═════ DATA SEGMENT

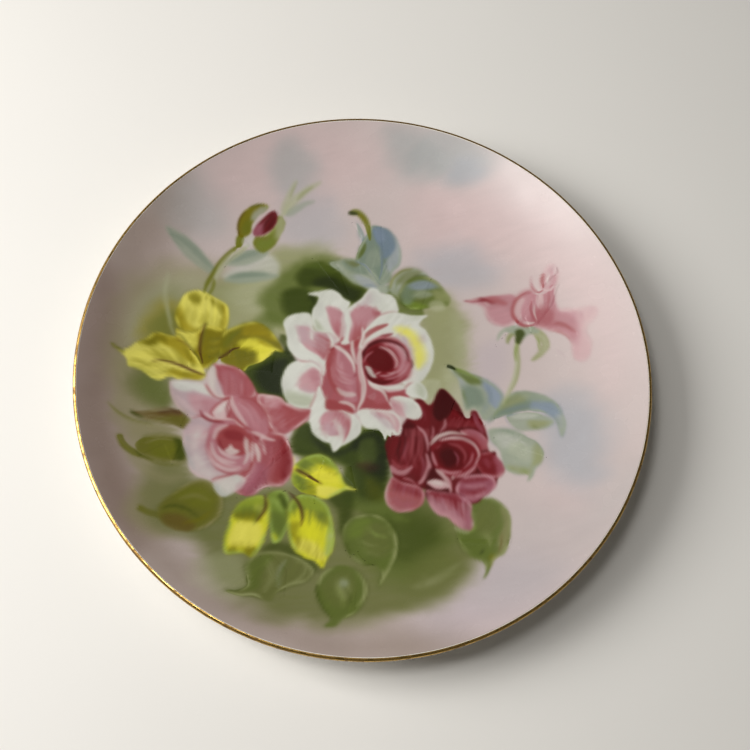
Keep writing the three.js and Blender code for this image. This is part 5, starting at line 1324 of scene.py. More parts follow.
OLIVE_LEAF_MARKS: dict[str, tuple[Mark, ...]] = {
    "slim_olive_leaf_enamel": (
        Stroke(Tint.KHAKI, 2.4, (-113.4, -35, -108, -38.8, -100, -41.4, -90, -41.6, -80, -40.6), 1.2, 0.85,
            0.3, 0.3),
        Stroke(Tint.OLIVE, 1, (-113.6, -34.8, -108, -38.4, -101, -40.4, -92, -40.6), 0.8, 0.6),
        Petal(Wash(Tint.BRONZE, (-103, -36.6, -98, -35.4, -92, -32.6, -86, -30.8, -80.6, -31.8, -76.6, -35,
            -77.4, -39.4, -84, -38.6, -92, -39.2, -98.6, -38.8), 0.9, 1, 15, 0.4), (
            Wash(Tint.OLIVE, (-94, -39, -84, -34, -77, -34, -78, -39.6, -88, -39), 2.4, 0.75, 15, 0.5),
            Stroke(Tint.UMBER, 2.4, (-92, -34, -86, -31.6, -81, -32.6), 1.6, 0.7),
            Stroke(Tint.KHAKI, 1.2, (-100, -37.6, -93, -36.4, -85, -35.8), 1, 0.6),
            Stroke(Tint.KHAKI, 0.8, (-92, -38.4, -85, -37.6, -79, -38), 0.7, 0.5))),
        Stroke(Tint.FOREST, 1.3, (-103.4, -36.4, -100, -37.6, -97, -38), 0.7, 0.8, 0.1, 0.5),
    ),
    "middle_olive_leaf_enamel": (
        Stroke(Tint.KHAKI, 6, (-102, -52, -94, -60, -82, -65, -74, -62), 4, 0.6),
        Stroke(Tint.OLIVE, 3, (-105.4, -48.6, -102.4, -53, -97.4, -55.6, -88, -57.4), 1, 0.95, 0.05, 0.5),
        Petal(Wash(Tint.OLIVE, (-97.4, -52, -95.6, -48, -91, -45, -84.6, -43.4, -78.4, -43.8, -76.4, -47.6,
            -74.6, -55, -81, -57, -89, -57, -95.6, -55), 0.9, 1, 30, 0.4), (
            Wash(Tint.LEAF_OLIVE, (-92, -50, -84, -46, -78, -48, -80, -54, -88, -55), 3.5, 0.55, 30, 0.6),
            Wash(Tint.FOREST, (-82, -44, -77, -45, -75, -55, -79, -56, -80, -49), 2.4, 0.7, 80, 0.4),
            Stroke(Tint.KHAKI, 1.2, (-94, -50.6, -88, -46.6, -82, -46), 1, 0.5),
            Stroke(Tint.LEAF_OLIVE, 1.4, (-90, -55.4, -84, -53.6, -80, -49.6), 1.2, 0.6))),
        Stroke(Tint.OLIVE, 1, (-92, -57.6, -84, -58.6, -76, -57), 0.8, 0.7),
    ),
    "curled_olive_leaf_enamel": (
        Stroke(Tint.OLIVE, 3, (-89.6, -80.4, -85, -82, -80, -82.4, -76, -82), 1.2, 0.9, 0.05, 0.4),
        Petal(Wash(Tint.OLIVE, (-81.6, -80, -80, -75.4, -76.4, -70.4, -71, -64.6, -65, -61.6, -58.4, -64.6,
            -54.6, -70, -54.4, -77, -58.6, -83.4, -65.6, -87, -73, -87.4, -79, -84.6), 1.4, 1, 40, 0.4), (
            Wash(Tint.LEAF_OLIVE, (-76, -72, -68, -66, -60, -68, -58, -75, -64, -76, -71, -74), 3.5, 0.6,
                30, 0.5),
            Wash(Tint.BRONZE, (-79, -82, -72, -80, -64, -84, -66, -88, -76, -87), 3, 0.7, 10, 0.5),
            Stroke(Tint.FOREST, 1.4, (-80, -79, -75, -76.6, -68, -77.4, -62, -81), 1, 0.6),
            Stroke(Tint.KHAKI, 2, (-74, -73, -67, -70, -60, -71.4), 1.6, 0.45),
            Stroke(Tint.GOLD_OLIVE, 1.6, (-70, -84, -63, -81, -58, -75), 1.4, 0.6))),
    ),
}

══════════

▶ _JOB_
Write the complete data out, exactly as above.

▶ _CORRECT RESPONSE_
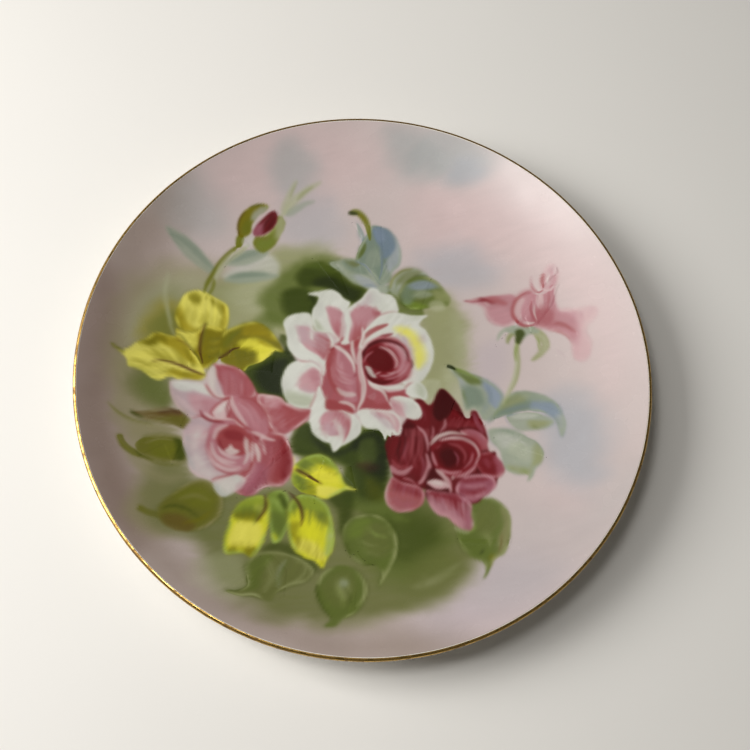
Keep writing the three.js and Blender code for this image. This is part 5, starting at line 1324 of scene.py. More parts follow.
OLIVE_LEAF_MARKS: dict[str, tuple[Mark, ...]] = {
    "slim_olive_leaf_enamel": (
        Stroke(Tint.KHAKI, 2.4, (-113.4, -35, -108, -38.8, -100, -41.4, -90, -41.6, -80, -40.6), 1.2, 0.85,
            0.3, 0.3),
        Stroke(Tint.OLIVE, 1, (-113.6, -34.8, -108, -38.4, -101, -40.4, -92, -40.6), 0.8, 0.6),
        Petal(Wash(Tint.BRONZE, (-103, -36.6, -98, -35.4, -92, -32.6, -86, -30.8, -80.6, -31.8, -76.6, -35,
            -77.4, -39.4, -84, -38.6, -92, -39.2, -98.6, -38.8), 0.9, 1, 15, 0.4), (
            Wash(Tint.OLIVE, (-94, -39, -84, -34, -77, -34, -78, -39.6, -88, -39), 2.4, 0.75, 15, 0.5),
            Stroke(Tint.UMBER, 2.4, (-92, -34, -86, -31.6, -81, -32.6), 1.6, 0.7),
            Stroke(Tint.KHAKI, 1.2, (-100, -37.6, -93, -36.4, -85, -35.8), 1, 0.6),
            Stroke(Tint.KHAKI, 0.8, (-92, -38.4, -85, -37.6, -79, -38), 0.7, 0.5))),
        Stroke(Tint.FOREST, 1.3, (-103.4, -36.4, -100, -37.6, -97, -38), 0.7, 0.8, 0.1, 0.5),
    ),
    "middle_olive_leaf_enamel": (
        Stroke(Tint.KHAKI, 6, (-102, -52, -94, -60, -82, -65, -74, -62), 4, 0.6),
        Stroke(Tint.OLIVE, 3, (-105.4, -48.6, -102.4, -53, -97.4, -55.6, -88, -57.4), 1, 0.95, 0.05, 0.5),
        Petal(Wash(Tint.OLIVE, (-97.4, -52, -95.6, -48, -91, -45, -84.6, -43.4, -78.4, -43.8, -76.4, -47.6,
            -74.6, -55, -81, -57, -89, -57, -95.6, -55), 0.9, 1, 30, 0.4), (
            Wash(Tint.LEAF_OLIVE, (-92, -50, -84, -46, -78, -48, -80, -54, -88, -55), 3.5, 0.55, 30, 0.6),
            Wash(Tint.FOREST, (-82, -44, -77, -45, -75, -55, -79, -56, -80, -49), 2.4, 0.7, 80, 0.4),
            Stroke(Tint.KHAKI, 1.2, (-94, -50.6, -88, -46.6, -82, -46), 1, 0.5),
            Stroke(Tint.LEAF_OLIVE, 1.4, (-90, -55.4, -84, -53.6, -80, -49.6), 1.2, 0.6))),
        Stroke(Tint.OLIVE, 1, (-92, -57.6, -84, -58.6, -76, -57), 0.8, 0.7),
    ),
    "curled_olive_leaf_enamel": (
        Stroke(Tint.OLIVE, 3, (-89.6, -80.4, -85, -82, -80, -82.4, -76, -82), 1.2, 0.9, 0.05, 0.4),
        Petal(Wash(Tint.OLIVE, (-81.6, -80, -80, -75.4, -76.4, -70.4, -71, -64.6, -65, -61.6, -58.4, -64.6,
            -54.6, -70, -54.4, -77, -58.6, -83.4, -65.6, -87, -73, -87.4, -79, -84.6), 1.4, 1, 40, 0.4), (
            Wash(Tint.LEAF_OLIVE, (-76, -72, -68, -66, -60, -68, -58, -75, -64, -76, -71, -74), 3.5, 0.6,
                30, 0.5),
            Wash(Tint.BRONZE, (-79, -82, -72, -80, -64, -84, -66, -88, -76, -87), 3, 0.7, 10, 0.5),
            Stroke(Tint.FOREST, 1.4, (-80, -79, -75, -76.6, -68, -77.4, -62, -81), 1, 0.6),
            Stroke(Tint.KHAKI, 2, (-74, -73, -67, -70, -60, -71.4), 1.6, 0.45),
            Stroke(Tint.GOLD_OLIVE, 1.6, (-70, -84, -63, -81, -58, -75), 1.4, 0.6))),
    ),
}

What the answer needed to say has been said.